▸ Data rows:
--------
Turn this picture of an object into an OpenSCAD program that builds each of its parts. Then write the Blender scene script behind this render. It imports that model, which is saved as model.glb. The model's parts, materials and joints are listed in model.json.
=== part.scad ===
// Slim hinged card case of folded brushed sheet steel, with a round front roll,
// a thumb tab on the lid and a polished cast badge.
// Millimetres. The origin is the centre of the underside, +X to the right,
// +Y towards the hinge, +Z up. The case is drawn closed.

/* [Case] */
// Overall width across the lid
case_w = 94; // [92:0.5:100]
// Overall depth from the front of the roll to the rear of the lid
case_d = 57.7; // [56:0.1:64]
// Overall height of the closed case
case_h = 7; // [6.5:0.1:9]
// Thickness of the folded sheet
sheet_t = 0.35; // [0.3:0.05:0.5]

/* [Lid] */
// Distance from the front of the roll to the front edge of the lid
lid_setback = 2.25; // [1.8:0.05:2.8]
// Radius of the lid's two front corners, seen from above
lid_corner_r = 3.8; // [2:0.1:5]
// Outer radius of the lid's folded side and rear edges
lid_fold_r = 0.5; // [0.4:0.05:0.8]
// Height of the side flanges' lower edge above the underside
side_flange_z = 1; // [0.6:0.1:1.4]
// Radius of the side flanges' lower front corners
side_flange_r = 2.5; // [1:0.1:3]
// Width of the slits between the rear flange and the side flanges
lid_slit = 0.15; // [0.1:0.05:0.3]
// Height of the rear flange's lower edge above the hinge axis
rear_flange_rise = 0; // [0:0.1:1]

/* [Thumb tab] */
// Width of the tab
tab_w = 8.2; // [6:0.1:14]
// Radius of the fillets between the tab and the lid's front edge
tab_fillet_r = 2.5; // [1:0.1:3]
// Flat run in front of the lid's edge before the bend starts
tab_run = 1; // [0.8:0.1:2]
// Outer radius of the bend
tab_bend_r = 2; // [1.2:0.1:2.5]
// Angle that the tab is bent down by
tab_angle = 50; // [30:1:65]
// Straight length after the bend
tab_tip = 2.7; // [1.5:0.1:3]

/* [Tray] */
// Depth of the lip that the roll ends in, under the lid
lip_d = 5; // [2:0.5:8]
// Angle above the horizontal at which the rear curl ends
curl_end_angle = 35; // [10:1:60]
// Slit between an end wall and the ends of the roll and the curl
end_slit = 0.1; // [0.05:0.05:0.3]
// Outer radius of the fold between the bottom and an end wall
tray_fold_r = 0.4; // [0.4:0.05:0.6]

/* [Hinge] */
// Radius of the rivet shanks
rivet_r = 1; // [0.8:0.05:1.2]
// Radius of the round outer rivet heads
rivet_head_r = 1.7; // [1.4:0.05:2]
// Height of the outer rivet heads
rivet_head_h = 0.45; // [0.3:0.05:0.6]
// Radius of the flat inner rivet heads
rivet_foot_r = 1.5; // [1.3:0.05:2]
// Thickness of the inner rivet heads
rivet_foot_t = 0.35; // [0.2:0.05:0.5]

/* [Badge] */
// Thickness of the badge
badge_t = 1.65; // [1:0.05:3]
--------
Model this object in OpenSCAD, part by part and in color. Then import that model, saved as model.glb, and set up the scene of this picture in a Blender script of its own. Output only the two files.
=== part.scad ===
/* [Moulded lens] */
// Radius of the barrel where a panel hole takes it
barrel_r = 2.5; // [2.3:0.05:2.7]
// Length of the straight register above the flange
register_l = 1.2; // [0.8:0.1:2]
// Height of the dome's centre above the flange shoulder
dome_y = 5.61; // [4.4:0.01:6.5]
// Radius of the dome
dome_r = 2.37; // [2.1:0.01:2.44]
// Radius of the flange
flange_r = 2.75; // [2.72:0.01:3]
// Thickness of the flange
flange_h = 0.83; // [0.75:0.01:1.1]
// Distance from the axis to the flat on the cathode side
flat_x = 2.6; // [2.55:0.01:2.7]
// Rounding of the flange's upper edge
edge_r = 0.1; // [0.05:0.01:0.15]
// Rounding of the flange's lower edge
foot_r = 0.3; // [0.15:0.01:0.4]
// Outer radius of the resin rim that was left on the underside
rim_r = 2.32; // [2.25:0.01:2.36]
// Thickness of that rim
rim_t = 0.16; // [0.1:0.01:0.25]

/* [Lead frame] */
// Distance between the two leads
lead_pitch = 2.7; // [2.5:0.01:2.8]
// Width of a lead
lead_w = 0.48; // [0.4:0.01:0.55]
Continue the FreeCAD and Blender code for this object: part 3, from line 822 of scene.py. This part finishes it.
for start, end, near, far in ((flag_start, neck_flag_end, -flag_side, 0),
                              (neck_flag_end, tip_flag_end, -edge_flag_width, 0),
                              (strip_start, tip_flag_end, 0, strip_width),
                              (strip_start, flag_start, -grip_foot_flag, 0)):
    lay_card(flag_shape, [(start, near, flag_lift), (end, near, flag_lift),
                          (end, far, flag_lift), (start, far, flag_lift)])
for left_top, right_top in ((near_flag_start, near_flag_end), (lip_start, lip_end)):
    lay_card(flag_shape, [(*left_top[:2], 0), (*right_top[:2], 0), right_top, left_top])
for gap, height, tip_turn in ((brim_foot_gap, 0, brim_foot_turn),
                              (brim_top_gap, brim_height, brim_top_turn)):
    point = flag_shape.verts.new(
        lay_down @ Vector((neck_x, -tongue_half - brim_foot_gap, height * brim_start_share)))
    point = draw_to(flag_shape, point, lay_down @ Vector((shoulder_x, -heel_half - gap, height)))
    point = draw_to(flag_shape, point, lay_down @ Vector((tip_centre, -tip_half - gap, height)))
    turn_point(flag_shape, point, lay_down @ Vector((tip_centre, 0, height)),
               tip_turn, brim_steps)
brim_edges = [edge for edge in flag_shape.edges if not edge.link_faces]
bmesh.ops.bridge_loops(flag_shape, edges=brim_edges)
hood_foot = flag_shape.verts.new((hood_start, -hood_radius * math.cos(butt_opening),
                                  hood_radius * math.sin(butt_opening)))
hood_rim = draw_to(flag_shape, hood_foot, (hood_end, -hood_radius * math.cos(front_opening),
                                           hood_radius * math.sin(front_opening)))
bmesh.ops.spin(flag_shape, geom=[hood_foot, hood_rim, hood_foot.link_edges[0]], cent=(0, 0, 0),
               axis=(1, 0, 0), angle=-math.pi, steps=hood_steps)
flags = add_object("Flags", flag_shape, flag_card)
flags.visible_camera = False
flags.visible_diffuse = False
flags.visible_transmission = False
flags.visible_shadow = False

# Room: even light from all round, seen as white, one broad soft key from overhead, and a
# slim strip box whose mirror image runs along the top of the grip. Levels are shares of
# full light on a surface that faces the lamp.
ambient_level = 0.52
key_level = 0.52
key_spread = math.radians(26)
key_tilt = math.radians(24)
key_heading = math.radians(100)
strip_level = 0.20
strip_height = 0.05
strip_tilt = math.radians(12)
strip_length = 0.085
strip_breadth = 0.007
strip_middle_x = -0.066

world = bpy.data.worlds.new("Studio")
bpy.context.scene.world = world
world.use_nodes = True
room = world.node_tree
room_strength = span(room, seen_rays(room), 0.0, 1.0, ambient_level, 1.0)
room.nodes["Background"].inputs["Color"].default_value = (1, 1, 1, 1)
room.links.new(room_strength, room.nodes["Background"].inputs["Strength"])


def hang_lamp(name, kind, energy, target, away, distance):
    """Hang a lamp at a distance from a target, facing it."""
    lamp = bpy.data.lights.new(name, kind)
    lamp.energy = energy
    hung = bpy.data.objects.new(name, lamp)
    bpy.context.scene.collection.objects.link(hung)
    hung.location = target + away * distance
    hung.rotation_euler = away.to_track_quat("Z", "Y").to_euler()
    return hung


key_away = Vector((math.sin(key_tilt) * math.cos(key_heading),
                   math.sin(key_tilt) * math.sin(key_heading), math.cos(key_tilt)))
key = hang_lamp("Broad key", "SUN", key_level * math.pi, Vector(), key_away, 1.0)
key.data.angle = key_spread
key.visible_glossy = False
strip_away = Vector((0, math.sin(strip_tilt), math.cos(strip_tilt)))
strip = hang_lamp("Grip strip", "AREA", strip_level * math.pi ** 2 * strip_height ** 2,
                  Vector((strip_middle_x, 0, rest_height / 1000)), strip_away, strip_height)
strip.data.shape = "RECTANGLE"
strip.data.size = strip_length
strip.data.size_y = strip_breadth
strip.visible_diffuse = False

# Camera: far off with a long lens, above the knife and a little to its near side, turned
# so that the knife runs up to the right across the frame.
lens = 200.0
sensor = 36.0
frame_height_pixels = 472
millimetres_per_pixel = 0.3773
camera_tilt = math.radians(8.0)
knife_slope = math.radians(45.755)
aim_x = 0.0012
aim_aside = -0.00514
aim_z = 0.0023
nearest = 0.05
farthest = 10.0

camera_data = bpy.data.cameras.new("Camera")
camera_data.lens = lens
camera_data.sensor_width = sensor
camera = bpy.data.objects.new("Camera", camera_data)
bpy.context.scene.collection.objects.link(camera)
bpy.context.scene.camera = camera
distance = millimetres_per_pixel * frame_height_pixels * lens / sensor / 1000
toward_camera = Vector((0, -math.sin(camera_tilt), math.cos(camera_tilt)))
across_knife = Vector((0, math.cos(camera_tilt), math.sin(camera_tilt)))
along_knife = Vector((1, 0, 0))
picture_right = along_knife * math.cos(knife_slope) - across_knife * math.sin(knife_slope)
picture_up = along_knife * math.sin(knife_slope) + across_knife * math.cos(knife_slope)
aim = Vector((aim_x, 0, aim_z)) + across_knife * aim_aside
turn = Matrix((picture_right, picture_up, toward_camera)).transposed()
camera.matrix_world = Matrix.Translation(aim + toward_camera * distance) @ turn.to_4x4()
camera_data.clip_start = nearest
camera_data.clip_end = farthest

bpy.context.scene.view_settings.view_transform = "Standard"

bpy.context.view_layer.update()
--------
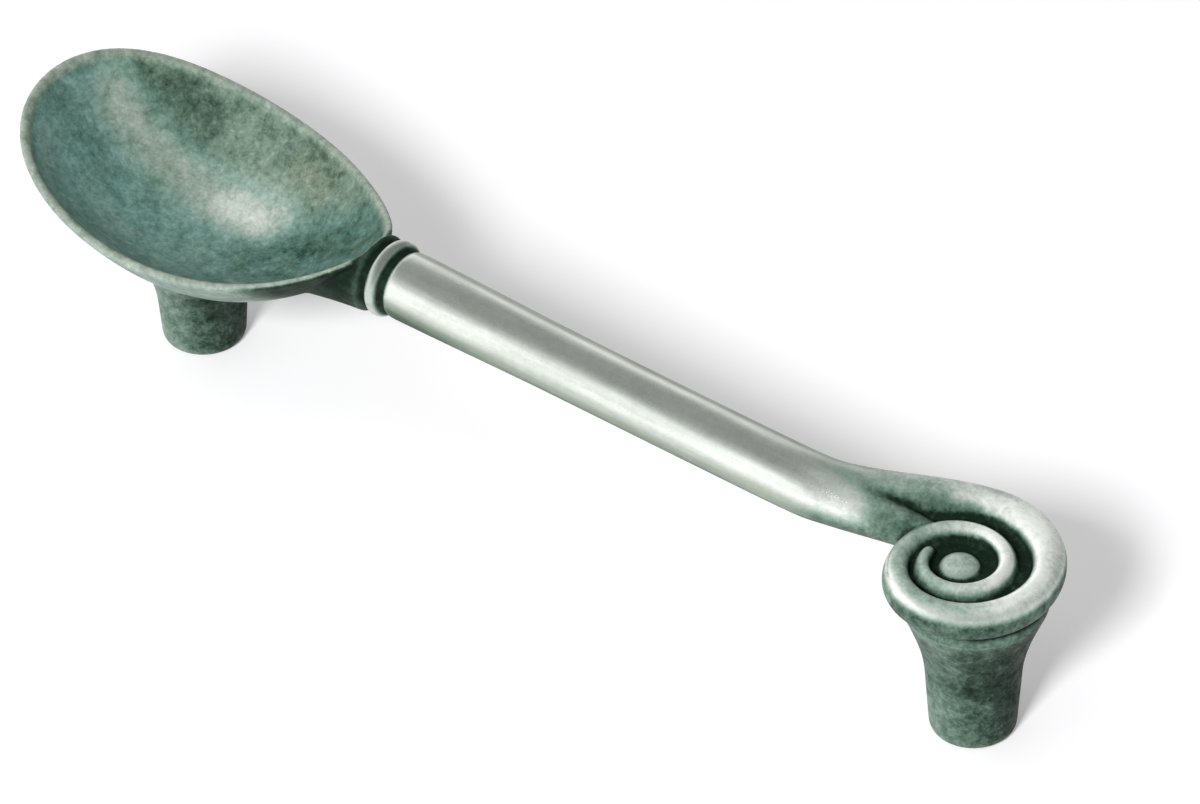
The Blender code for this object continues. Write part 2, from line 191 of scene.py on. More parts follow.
--------
▸ Task brief: Reply with nothing but the number of lines that contain the word "parts".

▸ Output for this exercise: 2